UF: Hot like fire! Ain’t nothing wrong with that. I’m inspired to help folk too. I commend you for what you are doing because we need it. Back to the workout, back to the regimen.
SM: I am encouraged by people putting in work of mentorship because I am a product of mentorship. The good thing about health and fitness is it’s always on time and always practical.
As a person who appreciates an individual, I view Stic Man as a talent, realist and a survivor. His journey is seasoned with many success and pitfalls, but what amazes me is his endurance and end result. His career is revolutionary, moving forward in stages and up in levels. He truly has come out of the cave and is presently standing on its outer landing evolved and healthy. No, there is nothing wrong with the cave experience, as long as you have light and that light is the centered fluidity guided by the pineal gland, Stic Man discussed in the interview. Rather you are a Dead Prez fan or a Stic Man fan of today, there is longevity and attraction to productivity and Stic Man exemplifies this.
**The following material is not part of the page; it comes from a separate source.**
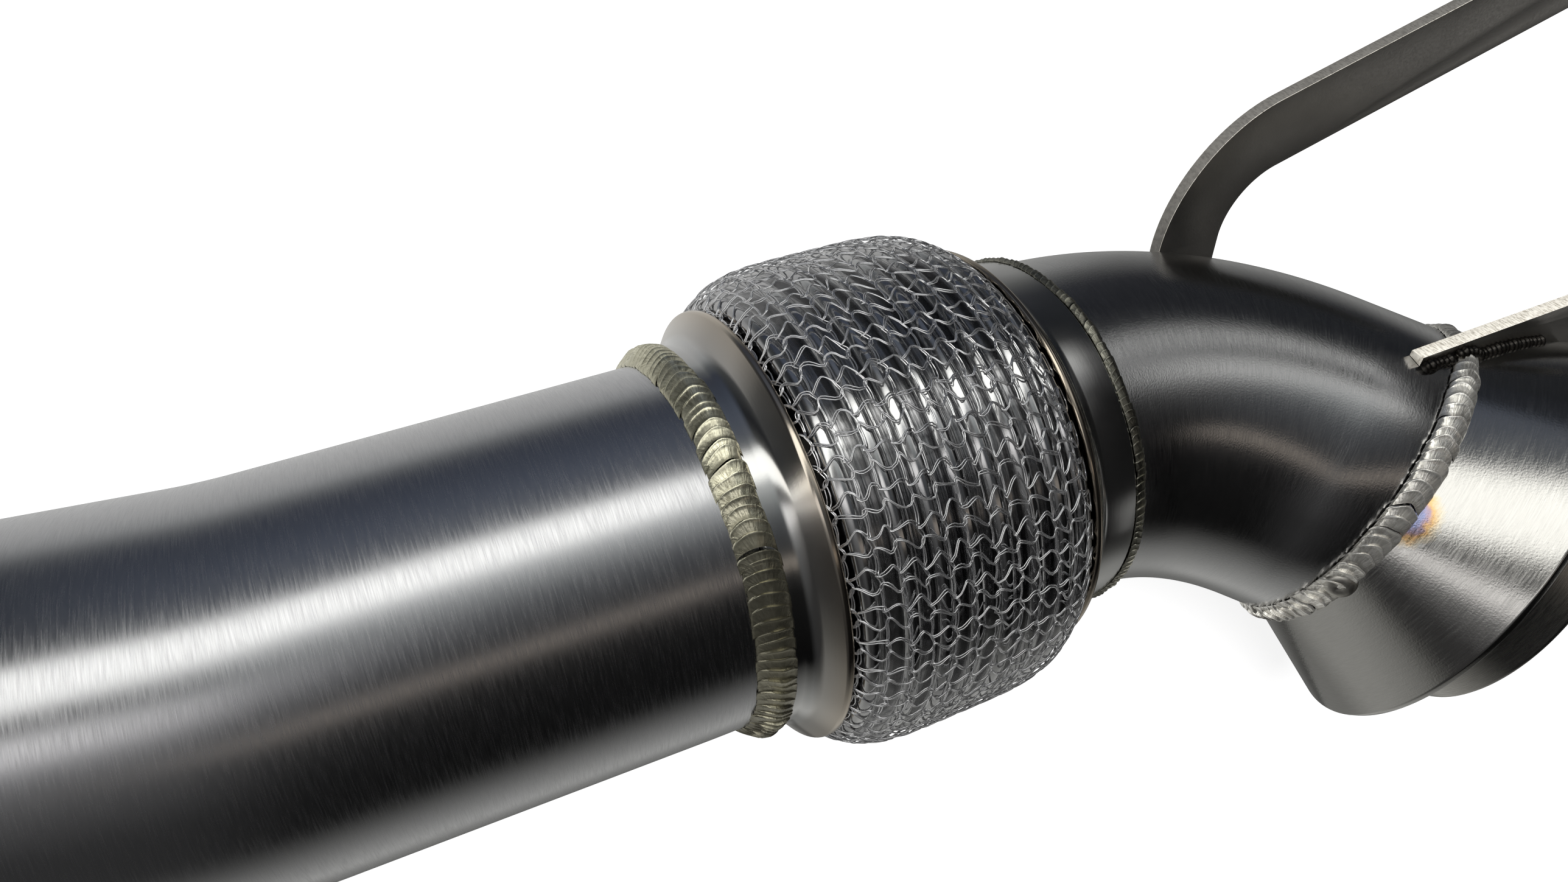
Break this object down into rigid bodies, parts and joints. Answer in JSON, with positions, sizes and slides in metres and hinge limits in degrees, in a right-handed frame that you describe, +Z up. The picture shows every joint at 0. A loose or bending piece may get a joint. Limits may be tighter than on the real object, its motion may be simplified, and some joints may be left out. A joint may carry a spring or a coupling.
{
  "type": "turbo downpipe",
  "caption": "Stainless turbo downpipe with a flared turbo end, an elbow, a braided flex coupling, an outlet tube and flat-bar support straps.",
  "frame": {"origin": "middle of the bounding box's floor, on the surface that the pipe lies on", "axes": "+X along the flex coupling from the outlet tube to the turbo end, +Y away from the side that the elbow turns to, +Z up"},
  "size_m": [0.5534, 0.1538, 0.1423],
  "materials": {
    "satin_stainless": "fine brushed satin",
    "pressed_stainless": "smooth pressed, lightly polished",
    "bright_stainless": "bright rolled",
    "knitted_wire": "bright knitted wire",
    "weld_bead": "rippled weld, straw tinted",
    "machined_stainless": "turned",
    "flat_bar": "hot rolled bar, dull"
  },
  "bodies": {
    "root": {"outlet_tube": "satin_stainless", "outlet_weld": "weld_bead", "flex_outlet_cap": "pressed_stainless", "flex_outlet_ring": "pressed_stainless", "flex_liner": "bright_stainless", "flex_bellows": "bright_stainless", "flex_mesh": "knitted_wire", "flex_inlet_ring": "pressed_stainless", "flex_inlet_cap": "pressed_stainless", "inlet_seam_weld": "weld_bead", "elbow": "satin_stainless", "cone_weld": "weld_bead", "turbo_cone": "satin_stainless", "turbo_flange": "machined_stainless", "turbo_flange_weld": "weld_bead", "rear_strap": "flat_bar", "rear_strap_weld_upper": "weld_bead", "rear_strap_weld_lower": "weld_bead", "front_strap": "flat_bar", "front_strap_weld_near": "weld_bead", "front_strap_weld_far": "weld_bead"}
  },
  "joints": []
}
It takes courage to follow your gut and create good wholesome music folk can vibe to and feel good about. His music is motivating and inspiring as all music should be. Go out and buy the record to get an overall health rejuvenation that is sure to have you back to the workout, back to the regimen because overall health is the matter. As Stic Man states, The good thing about health and fitness is it’s always on time and always practical.
For the record, Stic Man’s name has changed according to his ancestry and purpose in this life. He is Khnum, meaning builder. Talking with the artist, the name is quite fitting.